***** Data shown

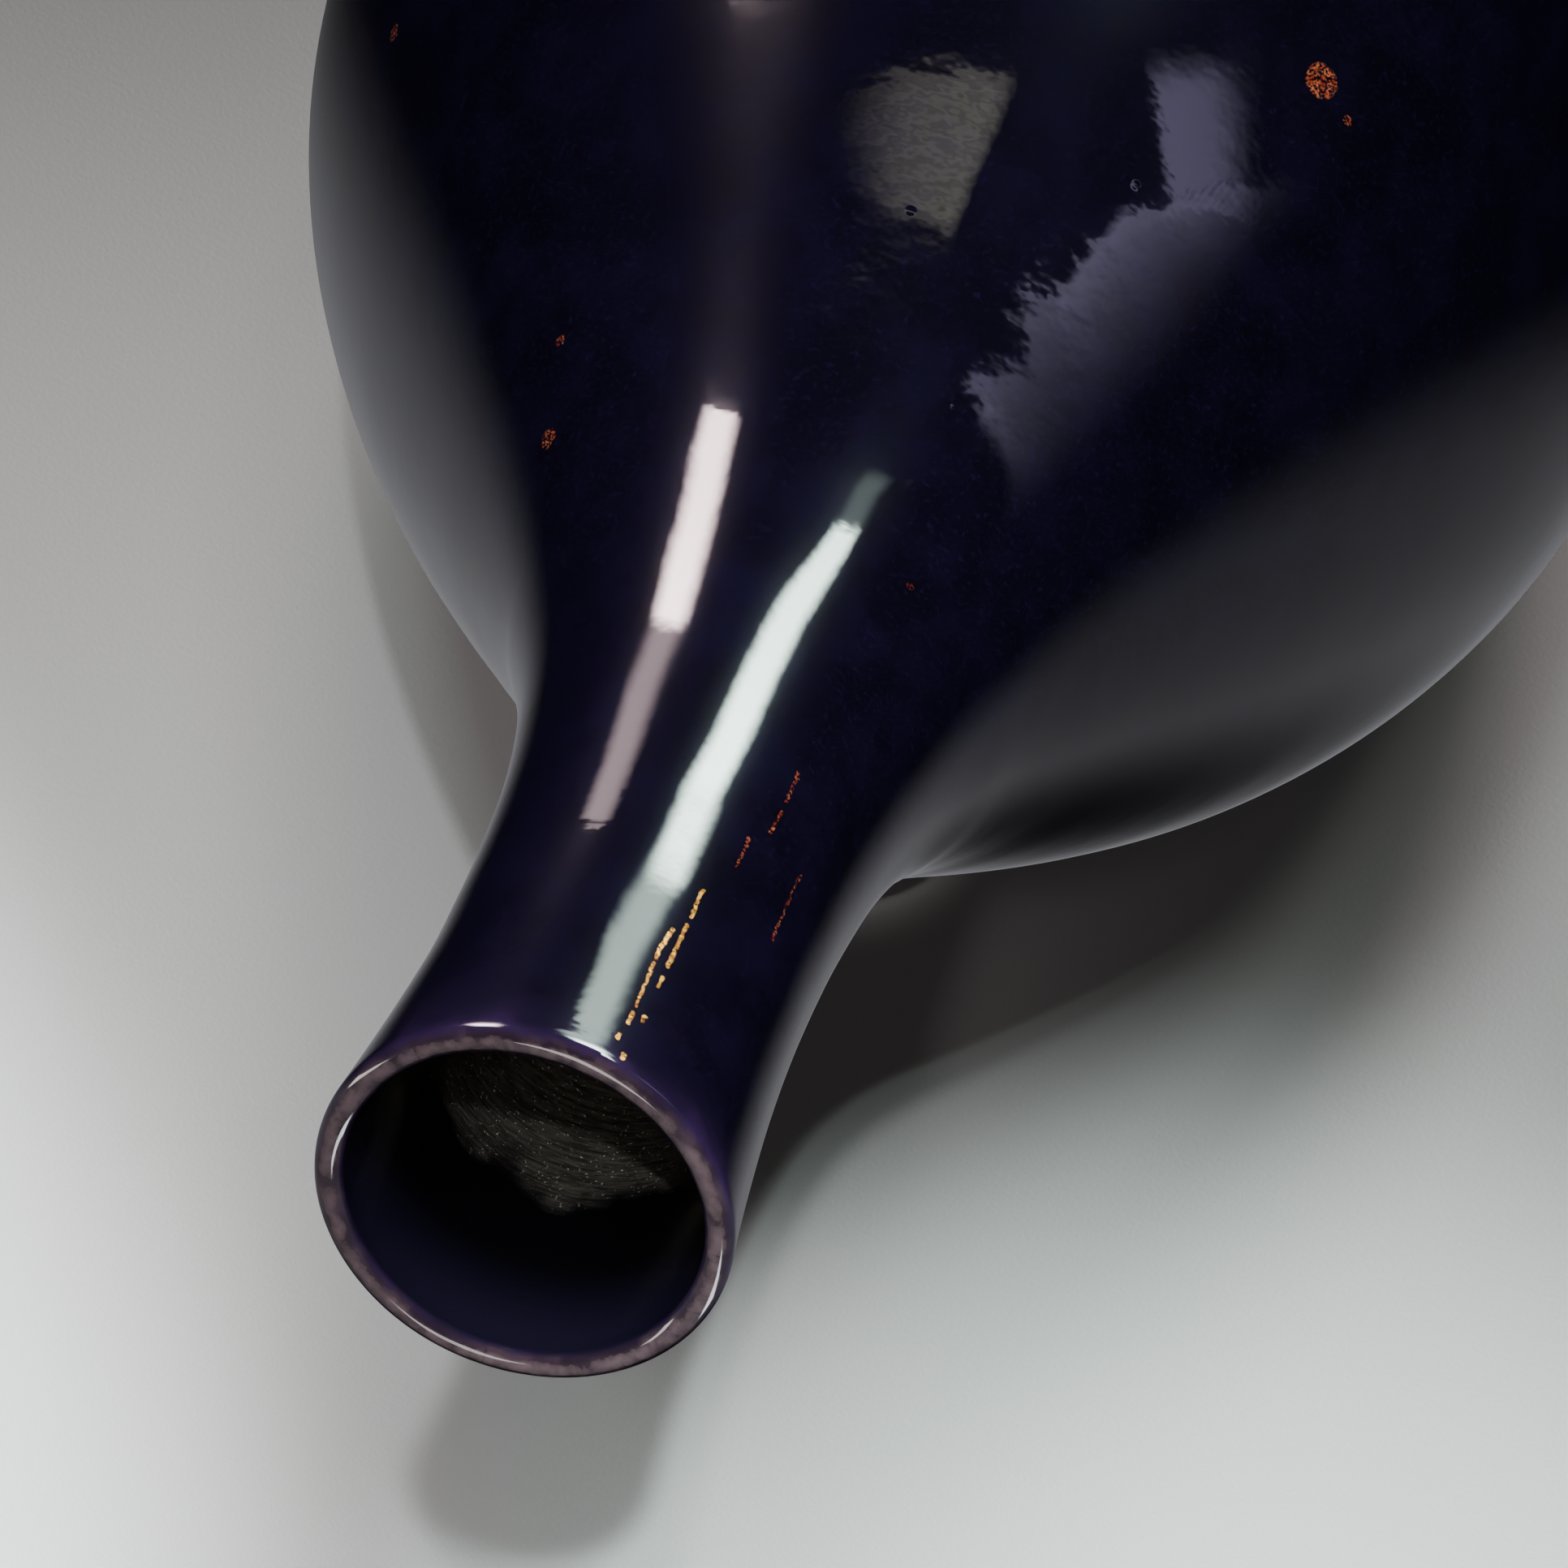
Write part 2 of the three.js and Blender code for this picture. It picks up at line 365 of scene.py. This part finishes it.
# The lip: worn thin over its crown, mottled, with a painted highlight along its top and short dark nicks
# across it
lip_noise = add(tree, "TexNoise", {0: place, "Scale": 1 / (1.3 * MM), "Detail": 4.0, "Roughness": 0.6})
crown = add(tree, "Math", {0: lip_noise, 1: 0.7 * MM, 2: height}, operation="MULTIPLY_ADD")
worn = add(tree, "MapRange", {0: crown, 1: RIM_HEIGHT - 0.42 * MM, 2: RIM_HEIGHT + 0.32 * MM},
           interpolation_type="SMOOTHSTEP")
lip_tone = add(tree, "TexNoise", {0: place, "Scale": 1 / (2.2 * MM), "Detail": 3.0})
lip_tone = add(tree, "MapRange", {0: lip_tone, 1: 0.4, 2: 0.65}, interpolation_type="SMOOTHSTEP")
lip_colour = add(tree, "Mix", {0: lip_tone, 6: "#1a1217", 7: "#2c2126"}, 2, data_type="RGBA")
colour = add(tree, "Mix", {0: worn, 6: colour, 7: lip_colour}, 2, data_type="RGBA")
# Painted highlight: a lighter line painted along the very top of the lip.
crown_painted_highlight = add(tree, "MapRange", {0: crown, 1: RIM_HEIGHT + 0.2 * MM, 2: RIM_HEIGHT + 0.42 * MM})
colour = add(tree, "Mix", {0: crown_painted_highlight, 6: colour, 7: "#42363a"}, 2, data_type="RGBA")
nicks = None
for turn in LIP_NICKS:
    sideways = (float(np.sin(radians(turn))), float(-np.cos(radians(turn))), 0.0)
    off = add(tree, "VectorMath", {0: place, 1: sideways}, "Value", operation="DOT_PRODUCT")
    off = add(tree, "Math", {0: off}, operation="ABSOLUTE")
    outwards = (float(np.cos(radians(turn))), float(np.sin(radians(turn))), 0.0)
    there = add(tree, "VectorMath", {0: place, 1: outwards}, "Value", operation="DOT_PRODUCT")
    other_side = add(tree, "Math", {0: there, 1: 0.0}, operation="LESS_THAN")
    off = add(tree, "Math", {0: off, 1: other_side}, operation="ADD")
    nicks = off if nicks is None else add(tree, "Math", {0: nicks, 1: off}, operation="MINIMUM")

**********

> [What you will do] Copy all of the data exactly.

> [Answer to the task]
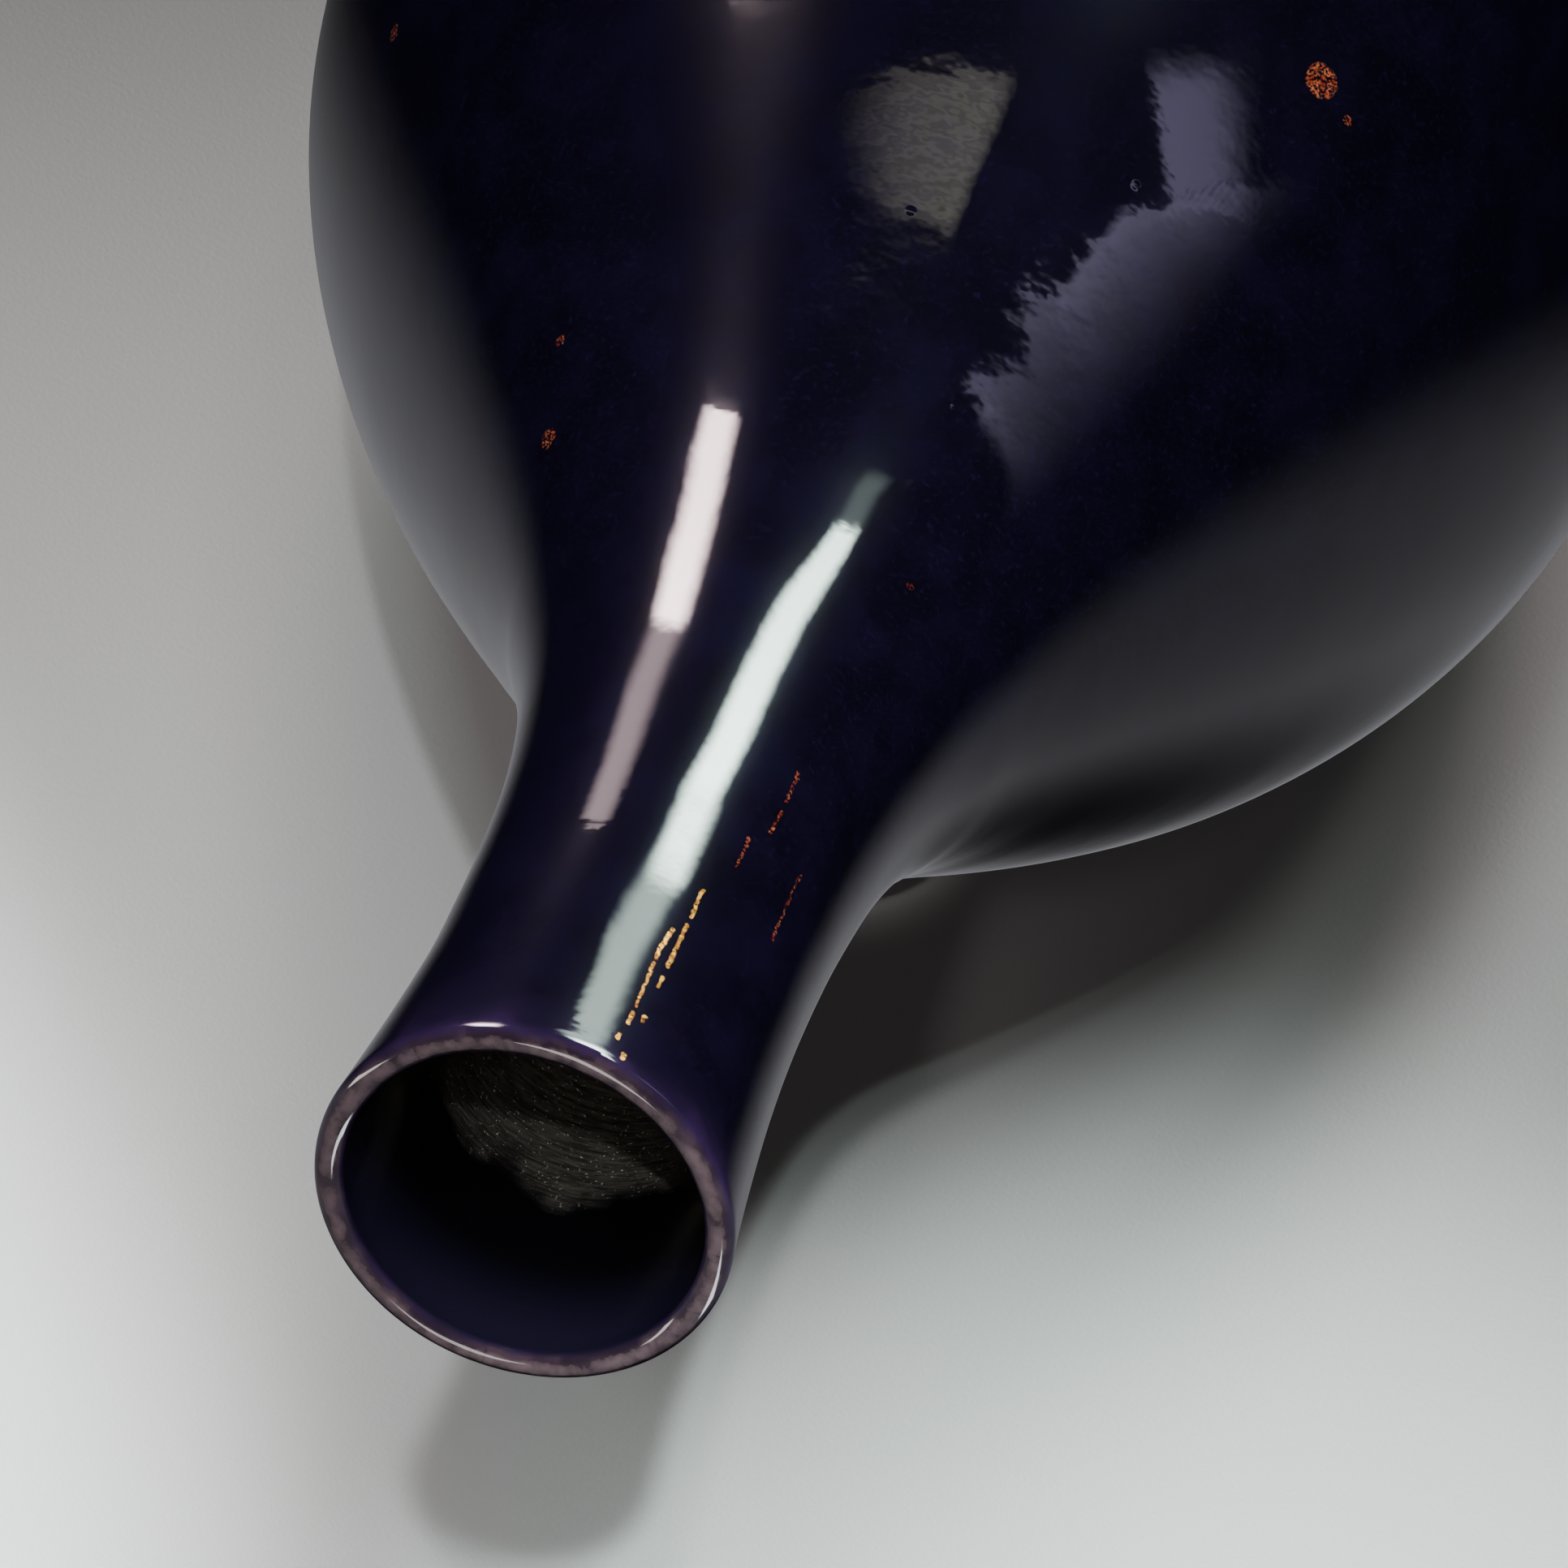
Write part 2 of the three.js and Blender code for this picture. It picks up at line 365 of scene.py. This part finishes it.
# The lip: worn thin over its crown, mottled, with a painted highlight along its top and short dark nicks
# across it
lip_noise = add(tree, "TexNoise", {0: place, "Scale": 1 / (1.3 * MM), "Detail": 4.0, "Roughness": 0.6})
crown = add(tree, "Math", {0: lip_noise, 1: 0.7 * MM, 2: height}, operation="MULTIPLY_ADD")
worn = add(tree, "MapRange", {0: crown, 1: RIM_HEIGHT - 0.42 * MM, 2: RIM_HEIGHT + 0.32 * MM},
           interpolation_type="SMOOTHSTEP")
lip_tone = add(tree, "TexNoise", {0: place, "Scale": 1 / (2.2 * MM), "Detail": 3.0})
lip_tone = add(tree, "MapRange", {0: lip_tone, 1: 0.4, 2: 0.65}, interpolation_type="SMOOTHSTEP")
lip_colour = add(tree, "Mix", {0: lip_tone, 6: "#1a1217", 7: "#2c2126"}, 2, data_type="RGBA")
colour = add(tree, "Mix", {0: worn, 6: colour, 7: lip_colour}, 2, data_type="RGBA")
# Painted highlight: a lighter line painted along the very top of the lip.
crown_painted_highlight = add(tree, "MapRange", {0: crown, 1: RIM_HEIGHT + 0.2 * MM, 2: RIM_HEIGHT + 0.42 * MM})
colour = add(tree, "Mix", {0: crown_painted_highlight, 6: colour, 7: "#42363a"}, 2, data_type="RGBA")
nicks = None
for turn in LIP_NICKS:
    sideways = (float(np.sin(radians(turn))), float(-np.cos(radians(turn))), 0.0)
    off = add(tree, "VectorMath", {0: place, 1: sideways}, "Value", operation="DOT_PRODUCT")
    off = add(tree, "Math", {0: off}, operation="ABSOLUTE")
    outwards = (float(np.cos(radians(turn))), float(np.sin(radians(turn))), 0.0)
    there = add(tree, "VectorMath", {0: place, 1: outwards}, "Value", operation="DOT_PRODUCT")
    other_side = add(tree, "Math", {0: there, 1: 0.0}, operation="LESS_THAN")
    off = add(tree, "Math", {0: off, 1: other_side}, operation="ADD")
    nicks = off if nicks is None else add(tree, "Math", {0: nicks, 1: off}, operation="MINIMUM")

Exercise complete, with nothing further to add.